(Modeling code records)
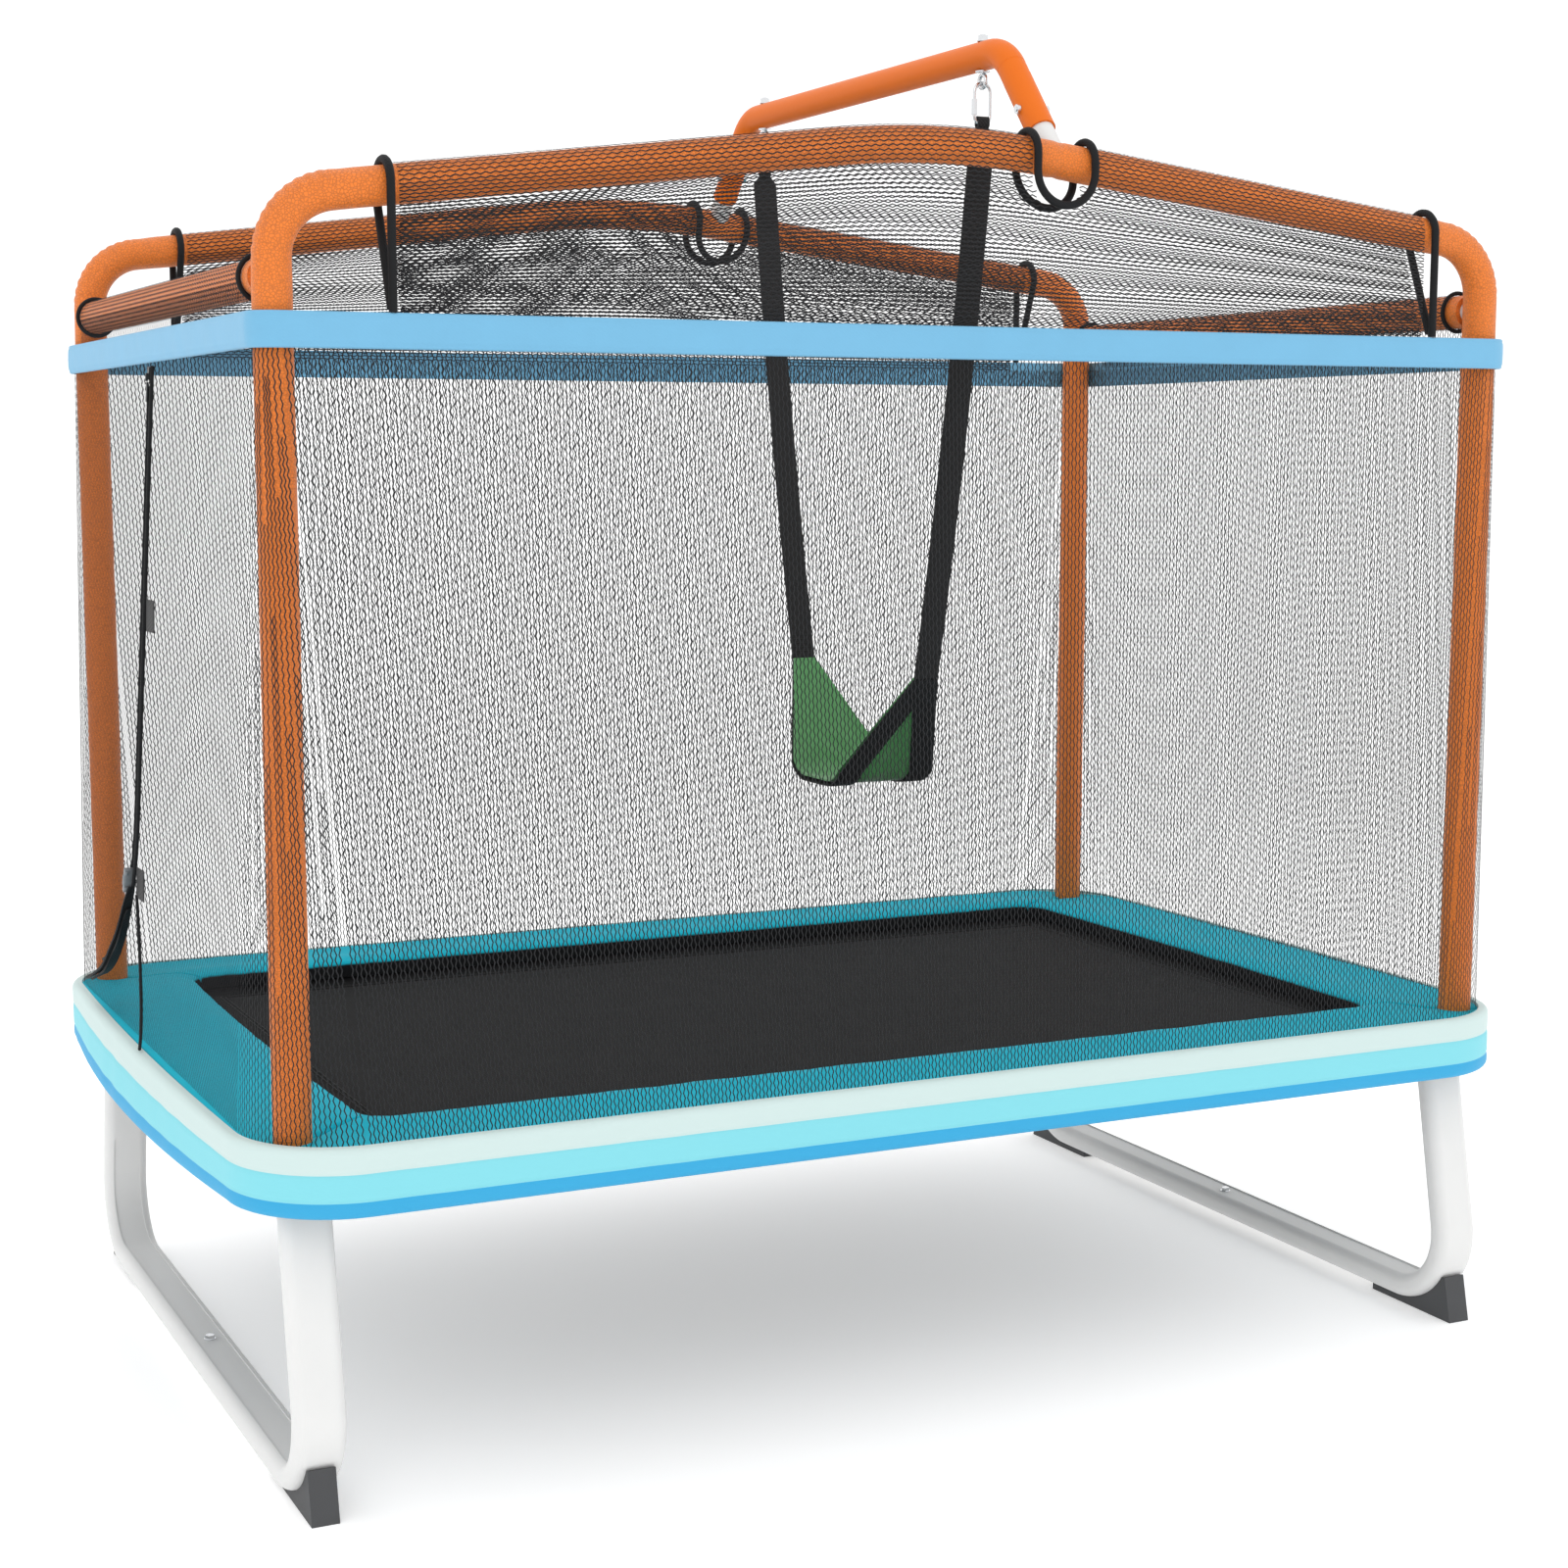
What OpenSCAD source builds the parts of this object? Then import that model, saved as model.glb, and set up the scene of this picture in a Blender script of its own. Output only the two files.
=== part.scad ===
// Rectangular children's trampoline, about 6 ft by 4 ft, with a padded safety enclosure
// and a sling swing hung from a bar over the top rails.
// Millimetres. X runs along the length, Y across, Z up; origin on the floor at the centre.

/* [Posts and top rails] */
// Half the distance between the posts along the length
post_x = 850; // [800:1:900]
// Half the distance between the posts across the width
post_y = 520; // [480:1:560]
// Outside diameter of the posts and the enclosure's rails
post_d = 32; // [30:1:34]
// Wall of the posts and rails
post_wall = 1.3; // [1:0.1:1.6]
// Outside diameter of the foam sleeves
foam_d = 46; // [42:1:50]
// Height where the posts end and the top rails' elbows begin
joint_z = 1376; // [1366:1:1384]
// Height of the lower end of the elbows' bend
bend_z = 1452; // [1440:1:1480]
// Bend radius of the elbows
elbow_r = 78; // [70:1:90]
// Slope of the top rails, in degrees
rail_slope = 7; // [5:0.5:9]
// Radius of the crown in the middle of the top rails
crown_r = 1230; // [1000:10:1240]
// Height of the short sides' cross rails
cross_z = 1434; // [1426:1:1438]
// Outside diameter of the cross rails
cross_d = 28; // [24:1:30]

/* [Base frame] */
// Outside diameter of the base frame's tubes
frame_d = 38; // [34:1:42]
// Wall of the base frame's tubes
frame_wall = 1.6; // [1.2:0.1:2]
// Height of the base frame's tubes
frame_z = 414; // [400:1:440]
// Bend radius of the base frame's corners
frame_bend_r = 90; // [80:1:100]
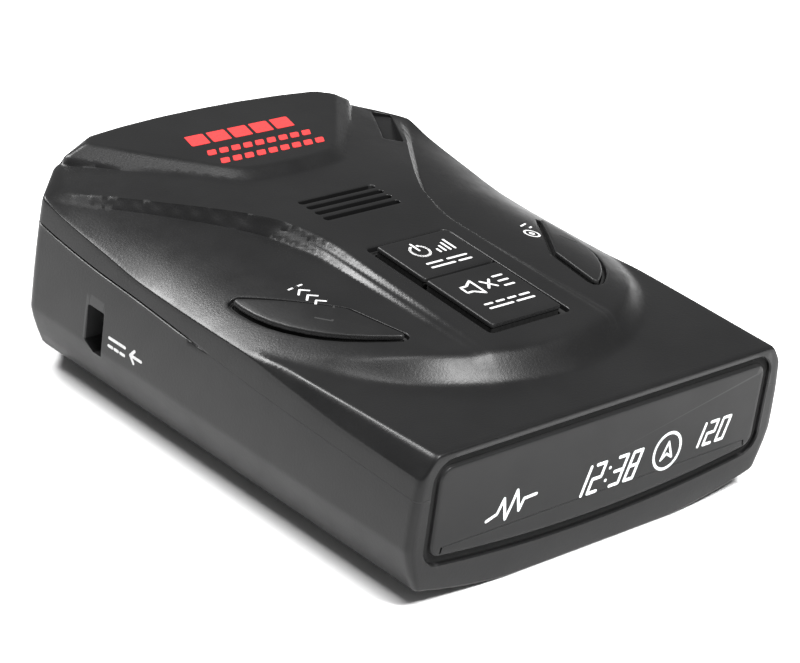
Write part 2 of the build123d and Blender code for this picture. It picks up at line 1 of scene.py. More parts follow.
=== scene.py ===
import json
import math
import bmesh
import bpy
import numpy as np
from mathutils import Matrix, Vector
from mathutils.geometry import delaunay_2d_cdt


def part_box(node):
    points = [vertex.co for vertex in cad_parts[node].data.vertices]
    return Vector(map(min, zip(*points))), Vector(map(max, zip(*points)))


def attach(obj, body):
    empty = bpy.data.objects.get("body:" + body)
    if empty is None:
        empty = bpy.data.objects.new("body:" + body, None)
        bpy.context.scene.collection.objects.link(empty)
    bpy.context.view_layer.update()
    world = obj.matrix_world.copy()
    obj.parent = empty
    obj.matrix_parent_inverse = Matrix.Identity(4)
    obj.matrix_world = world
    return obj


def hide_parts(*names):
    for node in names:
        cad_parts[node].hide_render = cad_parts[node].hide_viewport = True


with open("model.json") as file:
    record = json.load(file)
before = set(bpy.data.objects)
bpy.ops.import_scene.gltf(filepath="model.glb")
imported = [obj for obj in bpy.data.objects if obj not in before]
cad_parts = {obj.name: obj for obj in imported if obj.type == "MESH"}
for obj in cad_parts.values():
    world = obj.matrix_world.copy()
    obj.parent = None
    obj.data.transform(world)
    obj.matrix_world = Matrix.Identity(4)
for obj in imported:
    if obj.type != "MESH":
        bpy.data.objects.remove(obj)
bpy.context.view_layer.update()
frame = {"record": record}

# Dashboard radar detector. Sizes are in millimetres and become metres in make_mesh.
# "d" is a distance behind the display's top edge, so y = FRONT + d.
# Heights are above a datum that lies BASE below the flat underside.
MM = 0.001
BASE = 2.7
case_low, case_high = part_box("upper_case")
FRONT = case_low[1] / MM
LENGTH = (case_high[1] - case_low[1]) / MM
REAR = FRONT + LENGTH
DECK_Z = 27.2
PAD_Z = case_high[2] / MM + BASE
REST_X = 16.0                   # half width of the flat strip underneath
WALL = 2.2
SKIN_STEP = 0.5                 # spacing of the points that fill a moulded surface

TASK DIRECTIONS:
Reproduce exactly, and only, the lines from the one that contains "Write part 2" down to the one that contains "points = [vertex.co", both ends included.

RESPONSE TO THIS EXERCISE:
Write part 2 of the build123d and Blender code for this picture. It picks up at line 1 of scene.py. More parts follow.
=== scene.py ===
import json
import math
import bmesh
import bpy
import numpy as np
from mathutils import Matrix, Vector
from mathutils.geometry import delaunay_2d_cdt


def part_box(node):
    points = [vertex.co for vertex in cad_parts[node].data.vertices]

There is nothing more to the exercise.